The graphics can be decomposed in parts each of which represents one of the ConceptualObjects. For each of these parts, we use a RepresentationGroup:

Note that the composition hierarchy of the Diagram corresponds exactly to the composition hierarchy of the ConceptualModel. In the ConceptualModel, pn1 is a component of cp, and in the Diagram, pn1_grp is a component of cp_grp.

However, if a ConceptualObject (including all its descendants) has no graphical representation at all, no RepresentationGroup is required: In the example above, there is no RepresentationGroup for the Chamber ch.

Adding Semantics

So far, we have decomposed the overall graphics in RepresentationGroups that correspond to certain ConceptualObjects. On a finer level of granularity, we can identify parts with different meanings. These meanings are covered by different subclasses of the abstract class RepresentationTypeGroup. In the example, two of these subclasses are used: Static and an EquipmentTagNameLabel.

Whereas RepresentationGroups can be decomposed in further groups, RepresentationTypeGroups cannot contain further groups.

Adding Graphical Elements

RepresentationTypeGroups rather contain GraphicalElements such as geometric primitives, texts, or ShapeUsages.

Coordinate System

The coordinate system used is a 2D Cartesian system whose horizontal axis is oriented to the right and whose vertical axis is oriented to the bottom. In consequence, angles are measured clockwise.

Lengths are dimensionless. In the examples, we assume they are in millimeters.

In Proteus Schema, the vertical axis to the top, and angles are measured anti-clockwise.

Mapping to SVG

The purpose of these mappings is to define the visualization of instances of the types in this package, i.e., “how they look like”.

In order to keep the mappings simple, the SVG mappings for all GraphicalPrimitives are defined such that they can be easily scaled when they appear in a Shape (in particular, they use vector-effect = "non-scaling-stroke"). In consequence, further scaling, e.g., in an application, will lead to unacceptable results.

The SVG mappings in this specification must not be misunderstood as a proposal for exchanging P&ID graphics via SVG.

Modulo Operator

In some calculations for the SVG and Proteus mappings, the modulo operator (or remainder of division) is used. As the modulo operator can be defined in different ways, we give a definition of how the operator is used in this specification. We content ourselves with a definition for positive quotients.

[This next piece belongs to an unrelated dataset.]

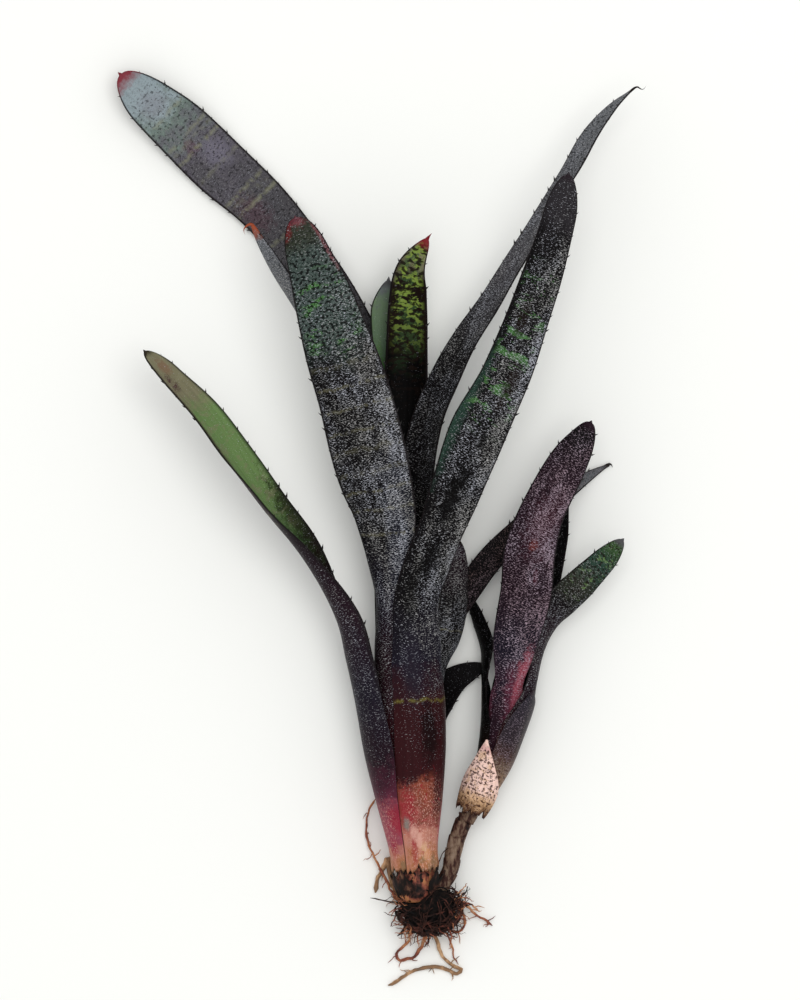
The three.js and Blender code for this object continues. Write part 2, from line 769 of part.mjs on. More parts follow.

Let \(q > 0, a \in \mathbb R\). Then

\[a\,\textrm{mod}\,q = a - \left\lfloor \frac a q \right\rfloor \cdot q \quad .\]

\(\lfloor.\rfloor\) is the floor function that for \(x \in \mathbb R\) yields the largest integer \(n\) such that \(n \leq x\).

For example,

\[\begin{split}0\,\textrm{mod}\,360 &= 0 - \left\lfloor \frac {0} {360} \right\rfloor \cdot 360 = 0 - 0 \cdot 360 = 0 \quad, \\ 100\,\textrm{mod}\,360 &= 100 - \left\lfloor \frac {100} {360} \right\rfloor \cdot 360 = 100 - 0 \cdot 360 = 100 \quad, \\ 359\,\textrm{mod}\,360 &= 359 - \left\lfloor \frac {359} {360} \right\rfloor \cdot 360 = 359 - 0 \cdot 360 = 359 \quad, \\ 360\,\textrm{mod}\,360 &= 360 - \left\lfloor \frac {360} {360} \right\rfloor \cdot 360 = 360 - 1 \cdot 360 = 0 \quad, \\ (-100)\,\textrm{mod}\,360 &= -100 - \left\lfloor \frac {-100} {360} \right\rfloor \cdot 360 = -100 - (-1) \cdot 360 = 260 \quad. \\\end{split}\]

Technical Note

The definition of the modulo operator differs between programming languages. For example, the modulo operator in Python, written %, coincides with the definition above. The modulo operator in JavaScript (ECMAScript), also written %, behaves differently for negative dividends: -100 % 360 is evaluated to -100.